The Hymnus Amaris marks Nielsen's emergence into maturity. It is in fact his first extensive choral work, the product of his prolonged study of Palestrina and other masters of vocal polyphony. His specification of "polyphonic choir" thus reflects this study and mastery of choral counterpoint.
Hymnus Amaris falls into four movements and a coda. The score requires a four-part mixed chorus, a children's and angelic choir here sung by the women of the St. Charles Choir, six solo voices, and orchestra.

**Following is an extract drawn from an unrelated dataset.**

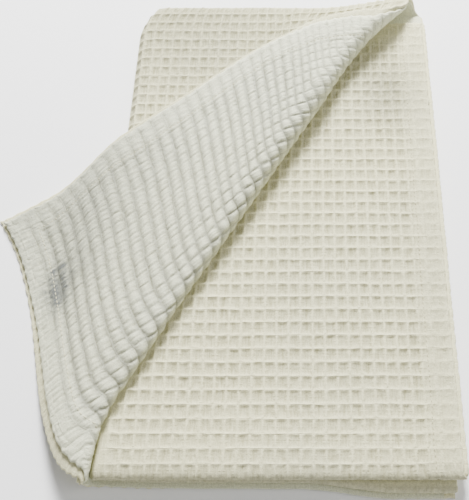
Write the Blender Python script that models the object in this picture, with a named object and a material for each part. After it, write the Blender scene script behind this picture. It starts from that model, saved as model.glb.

Hugh Ottaway in 1977 provided an apt summary of the work's segments. The first section is concerned with childhood. "Love gave me life" sing the children's choir, and the mothers (SSAA) respond "Love gave you life/It clothes you as you grow up.” The second section begins with the tenor and soprano soloists: "Love is my hope and my desire.” The chorus carries this to a bigger, broader climax, expressing youthful love. When the music sinks to pp the third section begins with a fugato for men's voices: "Love is my spring of water, Goodness flowers on its banks.” The soprano enters to express "Love is my grief” but the women's voices of the chorus take up the men's words, and another weighty climax is reached in the music. The slower, more tranquil fourth section represents the Aged "Love is my peace.” The coda involves all the voices beginning with the angelic choirs in a final paean to love.
Love in all its dimensions finds apt treatment in Nielsen's music, life-giving love, life-receiving love, love of young man and woman, enduring love, fulfilling love, tranquil love, peace-bringing love, angelic love, and finally love as the reflection of the heavenly order of God's love.